By sharing how your life is getting better you’re 1) making others feel miserable 2) enforcing a consumerism mindset.
Robin Sharma, who also wrote The Monk Who Sold His Ferrari, of course, despise this type of online spamming and selfishness.
He’s a strong believer that true greatness comes from nursing others.
So, if you want to see a positive change in your world you need to become a bit more obsessed with the world of the people around you.
If you want to help people, if you want to create a worthy legacy, you need to focus on the need of others. To become less interested in your own egoistic drives and more concern in becoming in service of others.
The last fifty years then become less about me and more about we. Less about selfishness and more about service.” Robin Sharma
Lesson #2: Focus On These Four Things To Become History-Maker
What’s that I hear? You want to become a world-famous magnate and cure the world of mediocrity?

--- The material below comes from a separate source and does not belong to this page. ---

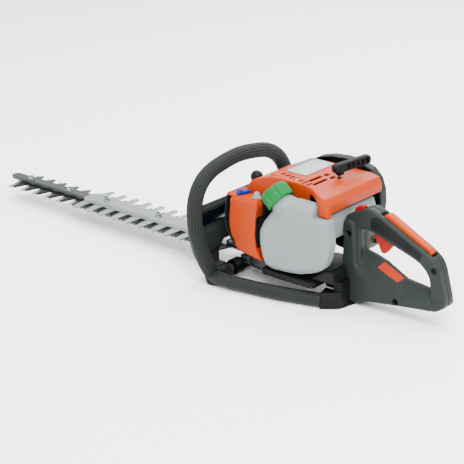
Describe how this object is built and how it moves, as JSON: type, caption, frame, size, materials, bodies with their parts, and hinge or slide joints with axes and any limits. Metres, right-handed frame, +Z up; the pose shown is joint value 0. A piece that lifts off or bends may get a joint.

No worries. There’s a section of the book that is specifically designed to amplify your skills and upgrade every part of your brain and body.
How the hell I was able to structure such a high intense sentence?
I borrowed the words from the book.
The main character in the book is called Mr. Riley. He’s ultra-rich, mega fit, and extremely noble. But that’s not all. He also has a bag full of tactics and strategies that aim to make you a better human being. One of which is called the four focuses of history-makers (quite a mouthful, I know). Here’s the short version:
- Capitalization IQ: True leaders are made, not born. They don’t rely on their talents, they rely on the process of becoming great. If you want to improve your existence you need to exercise daily, to learn daily, and to get better, daily.
- Freedom from distraction: If you’re bombarded by messages and notifications you won’t be able to focus. Therefore, you won’t achieve anything meaningful. So, you need to transition from being busy to being productive. How? Block the noisy sites that are only wasting your time and lock yourself in a room, alone.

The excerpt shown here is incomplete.